Similarly, the Poseidon theme was a fantastic way to reinforce the underlying premise of The Living Seas while introducing a grandiose element right at the start. The thunderous voice of a Greek God would have grabbed everyone’s attention, making his informative speech of the importance of aquatic life unforgettable. It was the kind of showmanship and inventiveness that would have made Walt Disney proud.
The best laid plans…
Building the underwater domed city fell squarely under the header of “Absolutely impossible!”
Don’t get me wrong. Disney Imagineers tried. From the mid-1970s on, they knew that a water pavilion was going to comprise an integral portion of EPCOT Center. They crafted countless blueprints and illustrations of potential ways to bring the idea into reality. Unfortunately, working with water is one of the most difficult tasks on the planet. You may take indoor plumbing for granted, but it’s true.
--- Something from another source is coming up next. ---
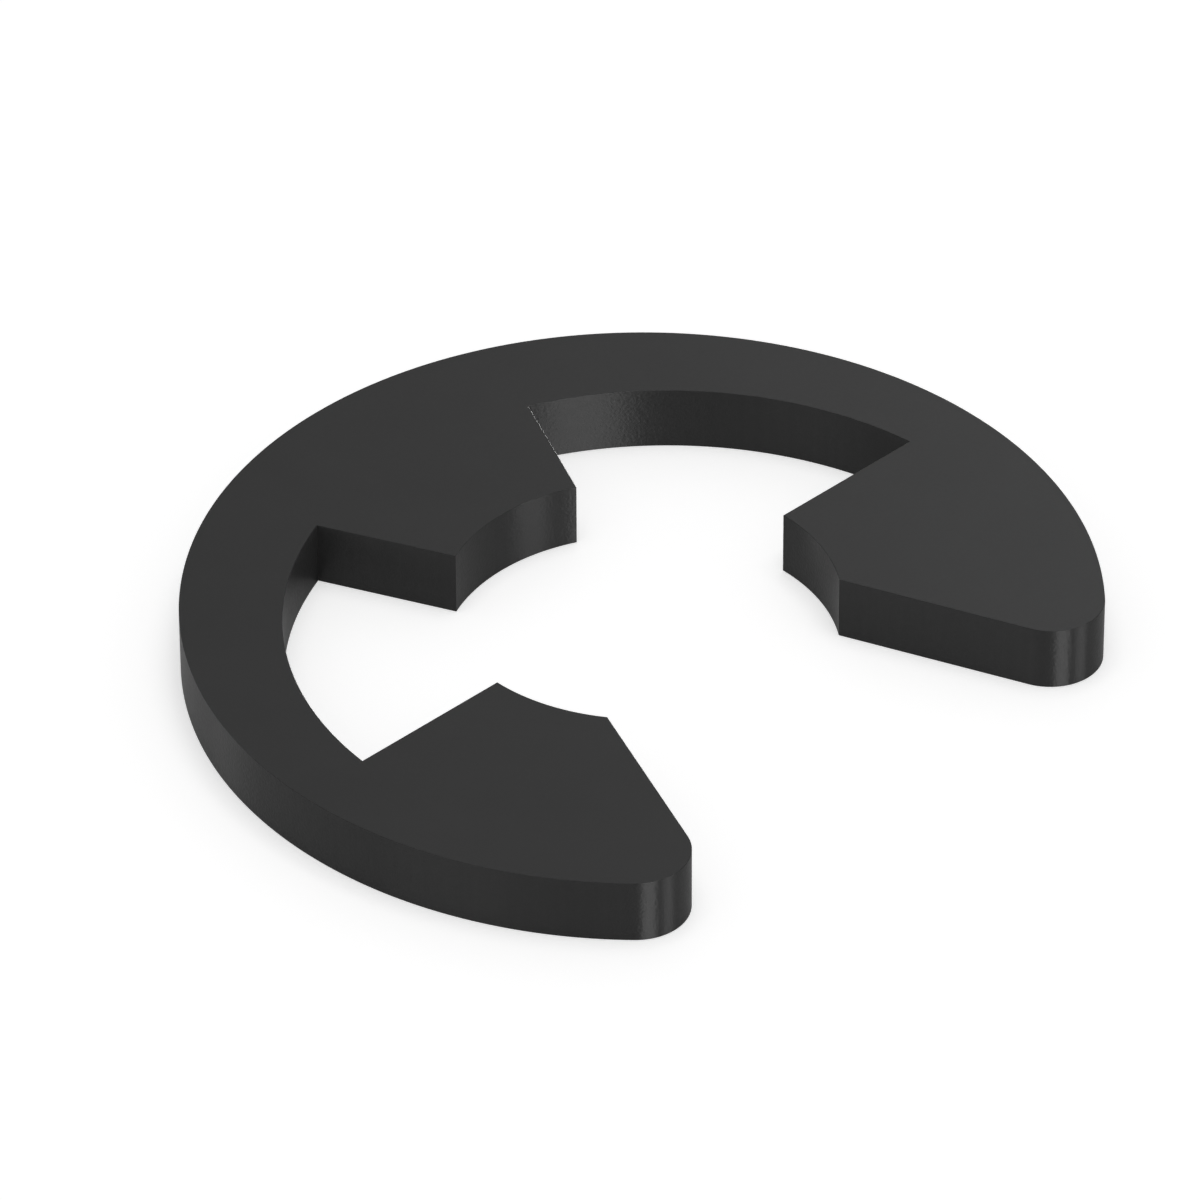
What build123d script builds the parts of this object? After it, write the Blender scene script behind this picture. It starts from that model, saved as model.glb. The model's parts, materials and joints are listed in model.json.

The financial aspect is also problematic. Have you ever heard the story of Waterworld, the 1995 Kevin Costner movie? With a production expense of $172 million, it was the most expensive film ever made up until that time, but Universal Pictures hadn’t budgeted anywhere near that much for it. They expected a cost of $100 million. The rest stemmed from the production staff’s inability to maintain a steady supply of water on the set. Had they been familiar with the history of The Living Seas, they would have known about this issue in advance.
When Disney opened its seventh pavilion in 1986, they acknowledged that they’d spent $90 million bringing The Living Seas to life. That’s the equivalent of a little over $200 million today. It’s also a lot more than they’d expected when evaluating the project. This was a recurring theme with EPCOT Center. Disney had projected that the entire project would cost $600 million. Even after they lopped off several pavilions from the opening year, it still cost an estimated $1.4 billion, more than double expectations. Still, the financing for The Living Seas was unprecedented. An opening day article from the Orlando Sentinel described it as “the single most costly project ever built in a Disney theme park.”
On top of the shocking financial outlay, Disney had sacrificed virtually all of their grand ambitions for their SeaWorld-killer project. A domed underwater city was one of the first ideas to go. That’s a given since it’s a concept that’s difficult to achieve today, much less in the early 1980s. They also discarded the transparent water vehicles, instead settling on the Hydrolator and Seacab, the former of which was a renamed elevator while the latter was just a themed Omnimover that would introduce guests to the oceanic environment.
The boisterous introductory speech from Poseidon even fell by the wayside. Disney replaced it with a much more generic two-and-a-half minute video that felt like a PBS special rather than a booming Brian Blessed monologue. In three simple steps, they reduced The Living Seas from glorious celebration of mythic Atlantis with some SeaLab 2020 thrown in for good measure. Left in its wake was a pavilion that only parents could love while their kids wondered why they were doing this instead of riding Space Mountain.
The worst part is that like The Haunted Mansion before it, Disney had advertised the spectacular version of their underwater pavilion years before its arrival. They bragged of attractions such as The World of the Sea and Sea Base Alpha, the latter of which they declared would be a “futuristic undersea research station.” Disney is in the habit of under-promising and over-delivering because that’s good business. With The Living Seas, they were the opposite, and it led to shattered dreams from park guests and park planners alike.